Amaral engagiert sich heute in der Kommunistischen Partei Brasiliens (PCdoB), der auch Sportminister Aldo Rebelo angehört. Er ist für die Organisation der Fußball-Weltmeisterschaft verantwortlich, was er mit horrenden Ausgaben von öffentlichen Geldern und gleichzeitiger Privatisierung der Gewinne jedoch alles andere als allgemeinverträglich hinkriegt.

Wenn das Riesenevent am 12. Juni in São Paulo beginnt, wird Rebelo gemeinsam mit Präsidentin Dilma Rousseff auf der Tribüne stehen. Neben ihnen wird dann ein Greis kalt lächeln, der hinter Gittern besser aufgehoben wäre. José Maria Marin ist nicht nur Präsident des von Korruption durchdrungenen brasilianischen Fußballverbands CBF, sondern spielte auch in der Militärdiktatur eine dubiose Rolle. 1975 trug er als Politiker im Landesparlament von São Paulo mit seinen Reden dazu bei, dass der Fernsehjournalist Vladimir Herzog festgesetzt und im Gefängnis ermordet wurde. Marin gehörte damals der Arena-Partei an, dem politischen Sammelbecken der Militärjunta. Der für Herzogs Tod verantwortliche Polizeichef hieß Sérgio Fleury. Über ihn sagte Marin in einer Rede: „Wir sind sehr stolz darauf, dass er für unsere Polizei tätig ist.“ 1979, sechs Jahre vor dem Ende der Diktatur, wurde Marin Vizegouverneur von São Paulo, 1982 übernahm er das Gouverneursamt.
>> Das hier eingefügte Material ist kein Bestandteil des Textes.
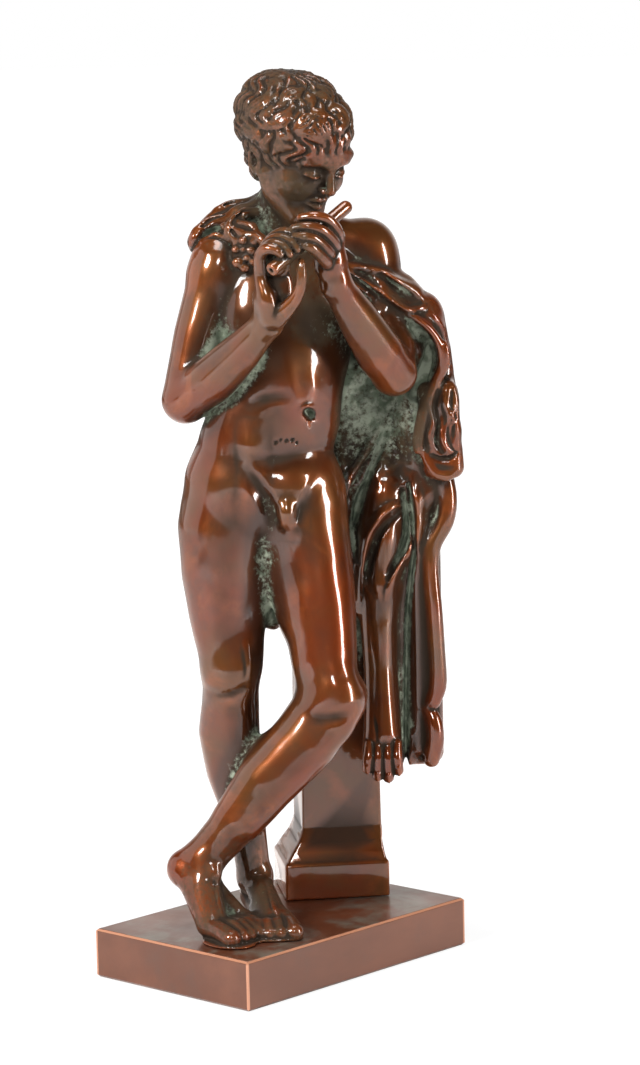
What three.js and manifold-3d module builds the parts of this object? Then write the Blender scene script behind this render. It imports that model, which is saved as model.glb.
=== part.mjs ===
// A small bronze figure: a youth leaning by a square pillar and playing a pipe, with an animal's skin
// thrown over the right shoulder and hung on the pillar, cast in one and set on a plain oblong plinth.
// Millimetres, +Z up, the origin at the middle of the plinth's underside, the plinth's long side along X.
//
// The figure is modelled as a sculptor works: limbs, muscles, folds and locks are tapered rolls and eggs of
// clay, each pressed softly into the ones before it. The clay is a distance field on a grid, its skin is
// found by marching through tetrahedra, and the skin is then thinned where it is nearly flat.
import * as THREE from "three";
import Module from "manifold-3d";

// Driving dimensions
const PLINTH = { length: 107, width: 70, height: 16.5, edge: 0.8 };
const FIGURE_TURN = -47.2; // degrees from the plinth's long side to the figure's own front
const SEAT_GAP = 0.3; // between the casting and the plinth that it stands on
const CELL = 1.25; // grid step of the clay
const SKIN_TRIANGLES = 8800; // what is left of the skin after thinning
const BRONZE = 0x5a2f1e;

// From here on, points are in the figure's own frame: X to its left, Y behind it, Z up from the plinth's
// underside. A positive turn faces a form to its left, a nod tips its top forward, a roll tips its top left.
const FLOOR = PLINTH.height + SEAT_GAP;
const rad = THREE.MathUtils.degToRad;
const vec = (p) => new THREE.Vector3(...p);
const rotation = ({ turn = 0, nod = 0, roll = 0 }) =>
  new THREE.Matrix4().makeRotationFromEuler(new THREE.Euler(rad(nod), rad(roll), rad(turn), "ZXY"));

// A frame and a size of its own for a head: forms placed in it land in the figure's frame.
function frameAt(origin, angles) {
  const turned = rotation(angles).setPosition(...origin);
  const { scale = 1 } = angles;
  const place = (p) => vec(p).multiplyScalar(scale).applyMatrix4(turned).toArray();
  const sized = (sizes) => sizes.map((size) => size * scale);
  return {
    place,
    formsOf: (clay) => ({
      egg: (centre, radii, options) => clay.egg(place(centre), sized(radii), { ...angles, ...options }),
      roll: (points, radii, options) => clay.roll(points.map(place), sized(radii), options),
      curl: (points, radii, steps, options) => clay.curl(points.map(place), sized(radii), steps, options),
    }),
  };
}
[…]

Die Fußball-WM zwingt nun zusammen, was nicht zusammengehört. Mit Roussef und Marin werden zwei gegensätzliche Kulturen, zwei sich bis heute unversöhnlich gegenüberstehende Brasilien aufeinander treffen. Rousseff selbst saß als Angehörige einer Stadtguerilla Anfang der Siebziger drei Jahre in Haft und wurde misshandelt. „Die Spuren der Folter sind ein Teil von mir“, sagte sie in ihrer bis heute einzigen persönlichen Einlassung zu dem Thema.

Rousseff war es auch, die vor zwei Jahren die überfällige brasilianische Wahrheitskommission ins Leben rief, welche die Verbrechen während der Diktatur aufdecken soll. Dort erscheinen nun gezeichnete Opfer und ungebrochene Täter, die auf freiem Fuß sind, weil die Diktatur sich schon 1979 ein Amnestiegesetz verpasste, das bis heute in Kraft ist. Während CBF-Präsident Marin sich hartnäckig weigert, vor der Kommission zu erscheinen, leugnet Kapitän Ubirajara, der Peiniger Carmem Amarals, seine Taten. Einen seltenen Fall von Offenheit erlebten die Brasilianer vor wenigen Tagen, als Oberst Paulo Malhães im Rollstuhl vor der Kommission in Rio de Janeiro saß. Ohne Hemmungen sagte der 76-Jährige, der in einem Folterzentrum gearbeitet hatte: „Wir haben so viele umgebracht, wie nötig war.“

So ein Satz mag im mitteleuropäischen Kontext heute horrend wirken. In Brasilien hört man ihn häufiger: von Elitepolizisten etwa, die in Favelas einrücken und Drogendealer unter dubiosen Umständen erschießen. Nirgends ist der Geist der Diktatur so lebendig wie in Brasiliens Militärpolizei, die mit einer Kriegslogik operiert, die nur Freund und Feind kennt, aber weder Bürger noch ihre Rechte. Besonders deutlich wurde der repressive Charakter bei den Massenprotesten letztes Jahr, als es der Polizei vor allem darum zu gehen schien, das Demonstrationsrecht gewaltsam auszuhebeln.

Nun marschieren, zum 50. Jahrestag des Putsches, wieder Soldaten auf Brasiliens Straßen. Weil das Vorhaben zu scheitern droht, Rio de Janeiros Favelas durch die sogenannte Befriedungspolizei UPP unter Kontrolle zu bringen, soll es nun die Armee richten. Waffenstarrende Soldaten rückten in den Favelakomplex Maré ein, der auf dem Weg von Rios internationalem Flughafen in die Innenstadt und damit für die WM-Besucher teilweise einsehbar liegt. Im Jahr der WM haben die Mächtigen auf die sozialen Probleme Brasiliens wieder nur eine Antwort: Unterdrückung.